Surface Unsaturated Sulfur Modulates Pt Sub-Nanoparticles on Tandem Homojunction CdS for Efficient Electron Extraction

The metal-semiconductor interfacial photocarrier extraction and utilization are crucial for boosting photocatalytic activity, and the construction of interfacial chemical bonds to anchor the metal active sites is an emerging direction to facilitate interfacial photocarrier extraction. Herein, interfacial Pt-S bonds are designed via an in situ photoreduction to precisely anchor Pt sub-nanoclusters (SNCs) on the tandem homojunction CdS (Pt-CdS_x-T). The optimized Pt_0.02-CdS_x-T photocatalyst exhibits an impressive hydrogen evolution rate of 854.2 µmol h⁻¹ with an apparent quantum yield of 43.55% at 470 nm, which is nearly 13 times that of pristine CdS. Systematic investigations reveal that the abundant coordination-unsaturated S atoms on CdS_x-T act as sites to anchor Pt SNCs and the thus formed interfacial Pt-S bonds accelerate the metal-semiconductor interface directional photocarriers transfer.
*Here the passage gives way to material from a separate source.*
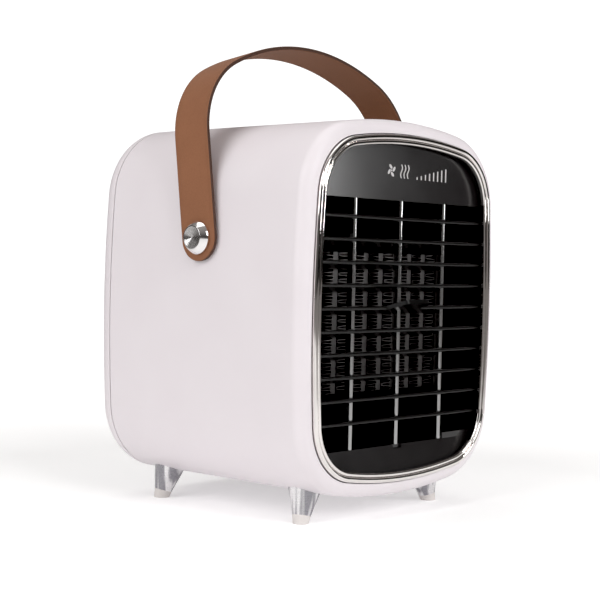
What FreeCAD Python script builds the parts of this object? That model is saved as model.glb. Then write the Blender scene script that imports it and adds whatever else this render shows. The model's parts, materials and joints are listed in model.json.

The homojunction CdS_x-T with its tandem potential barrier promotes the separation of photocarriers via an internal electrostatic field, and the metal-semiconductor interface electron transfer kinetics and H* adsorption capacity depend on the Pt SNCs size as confirmed by the surface photovoltage spectroscopy and density functional theory calculations. This work affords a new perspective for the exploitation of precisely dispersed cocatalysts on homojunction catalysts to achieve high-efficiency photocatalytic hydrogen evolution.